W O W, really ?
While it may be read as some sort of Jealous screed, I have observed similar behaviors from people who fall under this collection of traits. People that might at first be seen as having accomplished a lot, but on further examination, its maybe a few things, and the rest of the things are generally exaggerations.
To a certain extent I understand the need to self promote if one wants to continue to work on OSS but without corporate sponsorship/funding.
His LinkedIn says he started at MongoDB in 2011. The first commit to Hugo was in 2013, a full two years later. Your story doesn't add up at all.

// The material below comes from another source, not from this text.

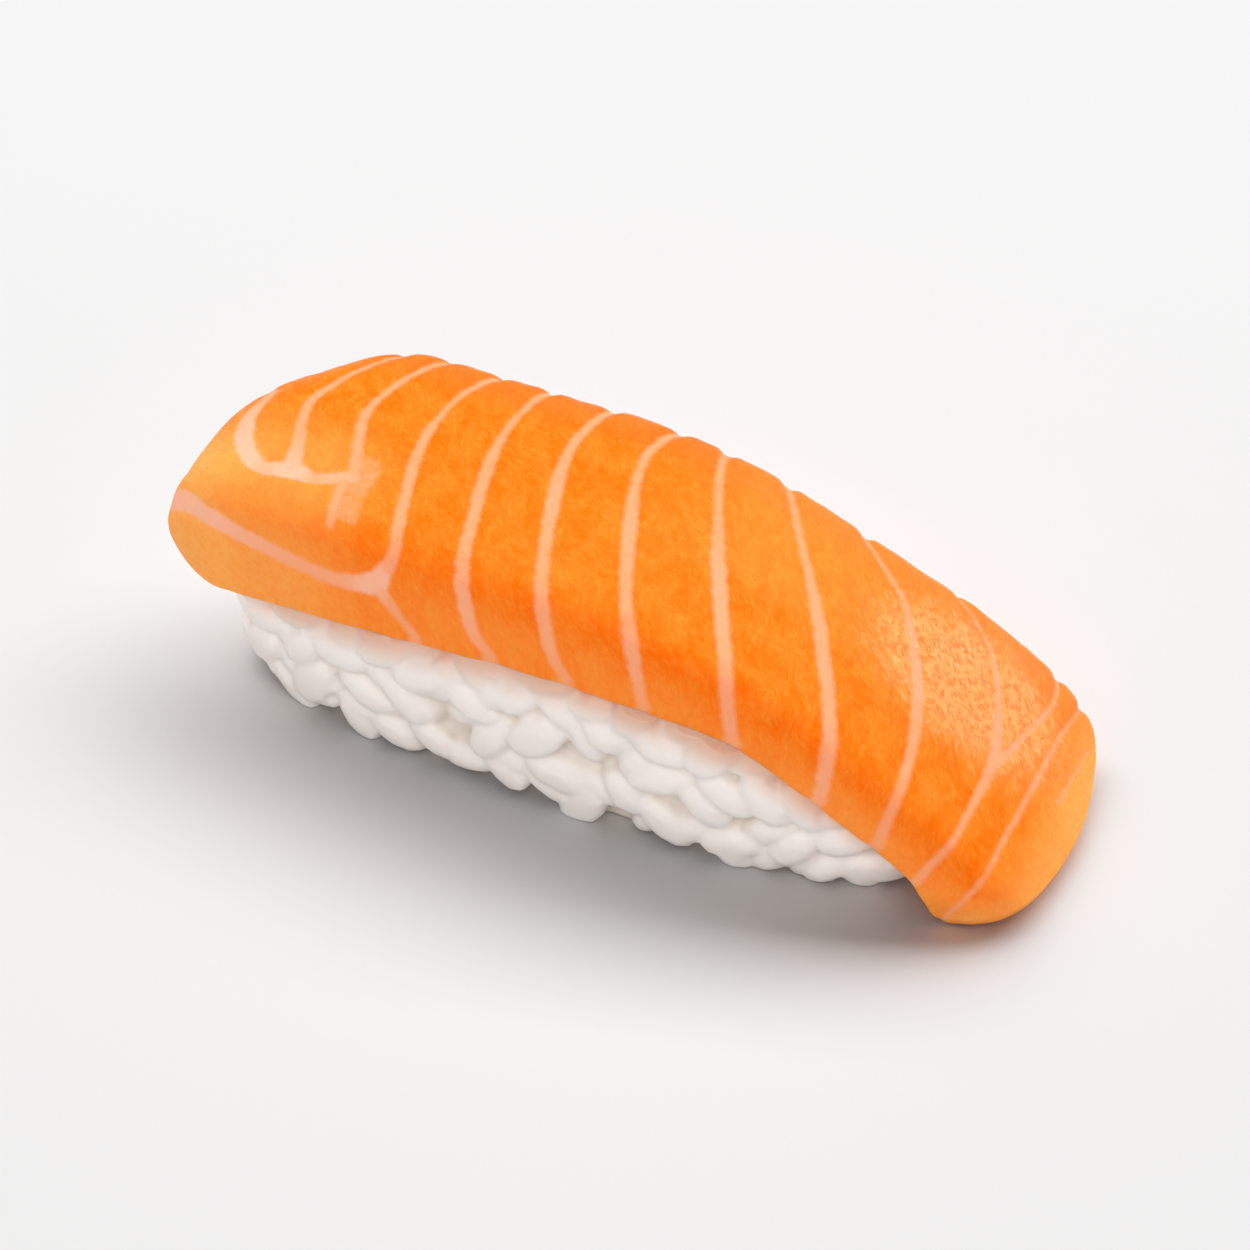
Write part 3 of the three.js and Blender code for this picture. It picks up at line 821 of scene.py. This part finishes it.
def past_wall(places):
    """How far places lie outside the wall of the mound, negative inside, and the way out"""
    half_sizes = np.stack(mound_half_sizes(places[:, 2]), axis=-1)
    across = (places[:, :2] - (MOUND["x"], MOUND["y"])) / half_sizes
    reach = (abs(across) ** SQUARENESS).sum(axis=1) ** (1 / SQUARENESS)
    slope = np.sign(across) * (abs(across) / reach[:, None]) ** (SQUARENESS - 1) / half_sizes
    steep = np.linalg.norm(slope, axis=1)
    return (reach - 1) / steep, slope / steep[:, None]


def places_of(heap):
    """The places of its vertices, in millimetres"""
    return np.array([vertex.co for vertex in heap.verts]) / MM


def add_core(heap):
    made = bmesh.ops.create_cone(
        heap, cap_ends=True, segments=CORE_SIDES, radius1=1, radius2=1, depth=1,
    )["verts"]
    upright = {edge for vertex in made for edge in vertex.link_edges
               if edge.verts[0].co.z != edge.verts[1].co.z}
    bmesh.ops.subdivide_edges(heap, edges=list(upright), cuts=CORE_RINGS - 1, use_grid_fill=True)
    for vertex in heap.verts:
        height = (vertex.co.z + 0.5) * CORE_TOP
        turn = np.arctan2(vertex.co.y, vertex.co.x)
        vertex.co = mound_wall(turn, height, CORE_INSET) * MM


draw = np.random.default_rng(RICE_SEED)


def draw_grain(layer):
    """A random grain of a layer: its centre, the ways along, beside and out of it, size and bend"""
    turn = draw.uniform(0, tau)
    height = draw.uniform(GRAIN_LOWEST, MOUND["height"])
    sink = draw.uniform(*layer["sinks"])
    twist = layer["turn"] * draw.uniform(-1, 1)
    tip = GRAIN_TIP * draw.uniform(-1, 1)
    size = draw.uniform(*GRAIN_SIZES)
    bend = GRAIN_BEND * draw.uniform(-1, 1)
    before, after = (mound_wall(turn + step, height, sink) for step in (-WALL_STEP, WALL_STEP))
    along = (after - before).normalized()
    out = Vector((along.y, -along.x, 0))
    along.rotate(Matrix.Rotation(twist, 3, out))
    side = out.cross(along)
    along.rotate(Matrix.Rotation(tip, 3, side))
    return mound_wall(turn, height, sink), (along, side, along.cross(side)), size, bend


def grain_distance(centre, axes, other, other_axes):
    """How far apart two grains are, counted in sizes of the one that reaches further"""
    return min((axes @ (other - centre)).length, (other_axes @ (other - centre)).length)


def add_grain(heap, centre, ways, size, bend):
    """One plump grain, a little bent, lying along the wall"""
    made = bmesh.ops.create_icosphere(heap, subdivisions=2, radius=0.5)["verts"]
    for vertex in made:
        vertex.co.z += bend * (2 * vertex.co.x) ** 2
    turned = Matrix(ways).transposed().to_4x4()
    sized = Matrix.Diagonal(Vector(GRAIN) * size).to_4x4()
    placed = Matrix.Scale(MM, 4) @ Matrix.Translation(centre)
    bmesh.ops.transform(heap, verts=made, matrix=placed @ turned @ sized)


slice_tree = BVHTree.FromObject(salmon, bpy.context.evaluated_depsgraph_get())


def underside_over(x, y):
    """Height of the slice's underside over a place on the plate, or None beside it, in metres"""
    hit = slice_tree.ray_cast(Vector((x, y, -1 * MM)), Vector((0, 0, 1)))[0]
    return hit.z if hit else None


def lower_rim(part, across):
    """Places on the lower rim of the slice"""
    return drape(*flat_place(part, across), part, 1.0, 0.0)


along_side = np.linspace(0, 1, RIM_STEPS["side"])
across_end = np.linspace(-1, 1, RIM_STEPS["end"])
rim_places = np.vstack(
    [lower_rim(along_side, np.full_like(along_side, side)) for side in (-1, 1)]
    + [lower_rim(np.full_like(across_end, end), across_end) for end in (0, 1)]
)


def nearest_rim(place):
    """Height of the slice's lower rim nearest to a place, and how far off it is"""
    away = np.hypot(rim_places[:, 0] - place.x, rim_places[:, 1] - place.y)
    return rim_places[away.argmin(), 2], away.min()


heap = bmesh.new()
add_core(heap)
for layer in GRAIN_LAYERS:
    laid = []
    for _ in range(GRAIN_TRIES):
        centre, ways, size, bend = draw_grain(layer)
        axes = Matrix([way / extent for way, extent in zip(ways, GRAIN)])
        below_rim = centre.z <= nearest_rim(centre)[0] - GRAIN_BELOW_RIM
        nearest = layer["spacing"] * size
        if below_rim and all(grain_distance(centre, axes, *grain) >= nearest for grain in laid):
            laid.append((centre, axes))
            add_grain(heap, centre, ways, size, bend)
places = places_of(heap)
past, way_out = past_wall(places)
places[:, :2] -= way_out * (1 - LEFT_STANDING) * np.maximum(past, 0)[:, None]
for vertex, place in zip(heap.verts, places):
    vertex.co = Vector(place) * MM

rice_finish, tree = new_finish("cooked rice")
RICE = tint(243, 235, 229)
# Painted shade in the crevices between grains
RICE_PAINTED_CREVICE_SHADE = tint(224, 212, 200)
# The salmon's oil in the rice, with painted bounce light and shade from the slice
RICE_OIL_AND_PAINTED_BOUNCE = tint(224, 178, 152)
CLOUDS_SHOWN = (0.2, 0.8, 0.7, 1.1)
in_rice = add_node(tree, "ShaderNodeTexCoord").outputs["Object"]


def rice_noise(waves, detail):
    """Soft noise with so many waves to a metre"""
    return add_node(
        tree, "ShaderNodeTexNoise", Vector=in_rice, Scale=waves, Detail=detail,
    ).outputs["Fac"]


# Painted shade in the crevices, broken into soft clouds
deep = times(attribute("painted_crevice_shade"), spread(rice_noise(260.0, 3.0), *CLOUDS_SHOWN))
colour = blend_colours(deep, RICE, RICE_PAINTED_CREVICE_SHADE)
# Salmon oil with painted bounce light and shade near the slice's rim
colour = blend_colours(attribute("oil_and_painted_bounce"), colour, RICE_OIL_AND_PAINTED_BOUNCE)
bump = add_node(
    tree, "ShaderNodeBump", Height=rice_noise(900.0, 2.0), Strength=0.25, Distance=0.2 * MM,
)
show(tree, add_node(
    tree, "ShaderNodeBsdfPrincipled",
    Base_Color=colour, Roughness=0.42, IOR=1.4,
    Subsurface_Weight=0.5, Subsurface_Radius=(1.0, 0.85, 0.7), Subsurface_Scale=1.1 * MM,
    Coat_Weight=0.15, Coat_Roughness=0.25, Normal=bump.outputs[0],
))

rough_heap = as_object("rough heap", heap, rice_finish)
fuse = rough_heap.modifiers.new("fuse", "REMESH")
fuse.mode = "VOXEL"
fuse.voxel_size = FUSING * MM
soften = rough_heap.modifiers.new("soften", "SMOOTH")
soften.factor = 0.5
soften.iterations = FUSE_PASSES
fused = bpy.data.meshes.new_from_object(
    rough_heap.evaluated_get(bpy.context.evaluated_depsgraph_get())
)
bpy.data.objects.remove(rough_heap)

heap = bmesh.new()
heap.from_mesh(fused)
bpy.data.meshes.remove(fused)
rims = []
for vertex in heap.verts:
    rim, away = nearest_rim(vertex.co / MM)
    underside = underside_over(vertex.co.x, vertex.co.y)
    if underside is None:
        highest = rim - BESIDE_RIM * away
    elif away < RIM_ZONE:
        highest = rim + INTO_SLICE / 2
    else:
        highest = underside / MM + INTO_SLICE
    vertex.co.z = max(min(vertex.co.z, highest * MM), 0)
    rims.append(rim)
places = places_of(heap)
past, _ = past_wall(places)

rice = as_object("rice", heap, rice_finish)
# Painted shade in the crevices
keep_values(rice.data, "painted_crevice_shade", ease(-past, *PAINTED_CREVICE_SHADE))
# Salmon oil with painted bounce light and shade near the rim
keep_values(rice.data, "oil_and_painted_bounce", ease(places[:, 2] - rims, *OIL_AND_PAINTED_BOUNCE))
piece_only.objects.link(rice)
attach(rice, "root")
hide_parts("rice_mound")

He left in the middle of 2014. He was checked out for a long time. I'd say that timeline adds up pretty nicely.
So while Steve would like take credit for Mongo's enterprise adoption he barely had anything to do with it. Not with the Server, not with Cloud, not with Sales, Marketing or Education.
In terms of proliferating Go I think that statement is fair. spf13 is like brand name in open source.
I recall years back on GitHub, spf13 was like a name you were guaranteed to come across if you were sinking your teeth into Go. I ended up using cast / viper: https://github.com/tony/vcsync/commit/a76681b. (Not that I'm anything special at golang)
No doubt his contributions did in fact help that process, but as I read it, the claim asserts him as the driver of that process, which he was not.
Did you not read the post?
The post is full of evidence of the things that he did or the team that he led did that drove Go's growth.
He definitely was a major contributor to Go's widespread adoption both as an OSS contributor and as a project leader.